I know in my gut I need to keep holding him and mothering him in this way for a while longer. I know in my gut it is almost time to stop. I have never in my life felt two completely conflicting things in my gut at the same time like this. I need some kind of permission that isn’t an excuse, that isn’t from someone with skin in the game.
The closest I’ve come to permission came from a woman sitting next to me on an airplane. We talked and she, a school counselor who nursed both of her own children until they were 18 months old, told me that learning resilience is important for kids. Jonas will be resilient through the loss of Mommy milk, she assured me with the confidence of a professional and the compassion of a mother, and that resilience is a skill he will carry with him. I know she’s right, but still. There is so much in this world to build resilience. I want to be part of my baby’s team, not part of what he has to overcome. Maybe as a parent, it is my job to be both.

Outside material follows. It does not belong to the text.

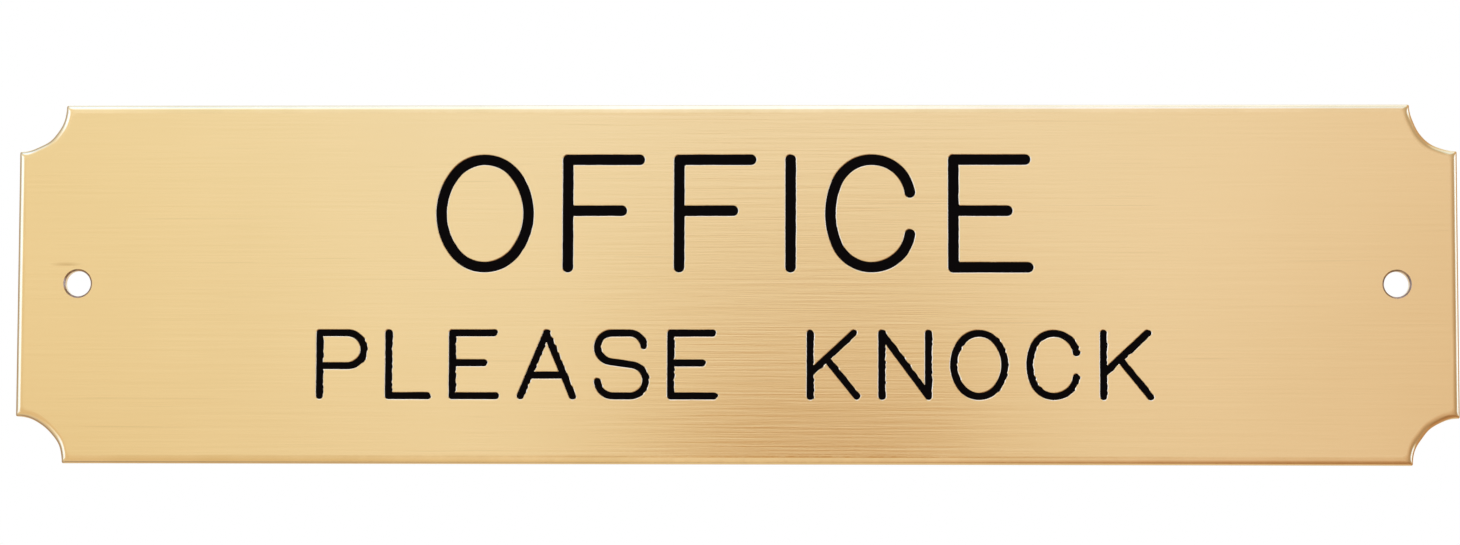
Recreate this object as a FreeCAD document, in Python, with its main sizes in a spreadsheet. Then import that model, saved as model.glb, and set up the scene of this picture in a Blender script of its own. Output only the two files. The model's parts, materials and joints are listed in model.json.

There are lots of tips for weaning. Even for gentle weaning, there’s lots of advice out there. But it isn’t the kind of advice I’m looking for. I don’t want more practical strategies for distraction. I want someone to tell me how to take deep belly breaths when I feel like I’m going to cry and that sometimes it is harder at night when you’re holding your baby, and this tiny lesson you’re teaching them about impermanence is reminding you that you have never really mastered that lesson gracefully.
And the guilt. The guilt is hard. Some gentle weaning sites say crying and clingyness are a sign you’re going too quickly. We’ve been cutting down extremely slowly, and still this was almost enough to make me stop. Babies also cry and get clingy as they reach developmental milestones. This definitely counts as a milestone. From a behavioral standpoint (my best friend is an Applied Behavioral Analyst and I’ve been texting her like crazy), if you stop, the process will take longer and be more difficult for everybody. Love your baby the way you do through any big change.
Mostly, I need to tell myself the same things I’ve been telling Jonas. It’s ok to be sad. It’s ok to cry. It’s ok to be scared. It’s ok to be mad. It’s ok to feel guilty. It’s ok to not know if I’m doing the right thing. As long as I love him and love him and love him, it is all ok.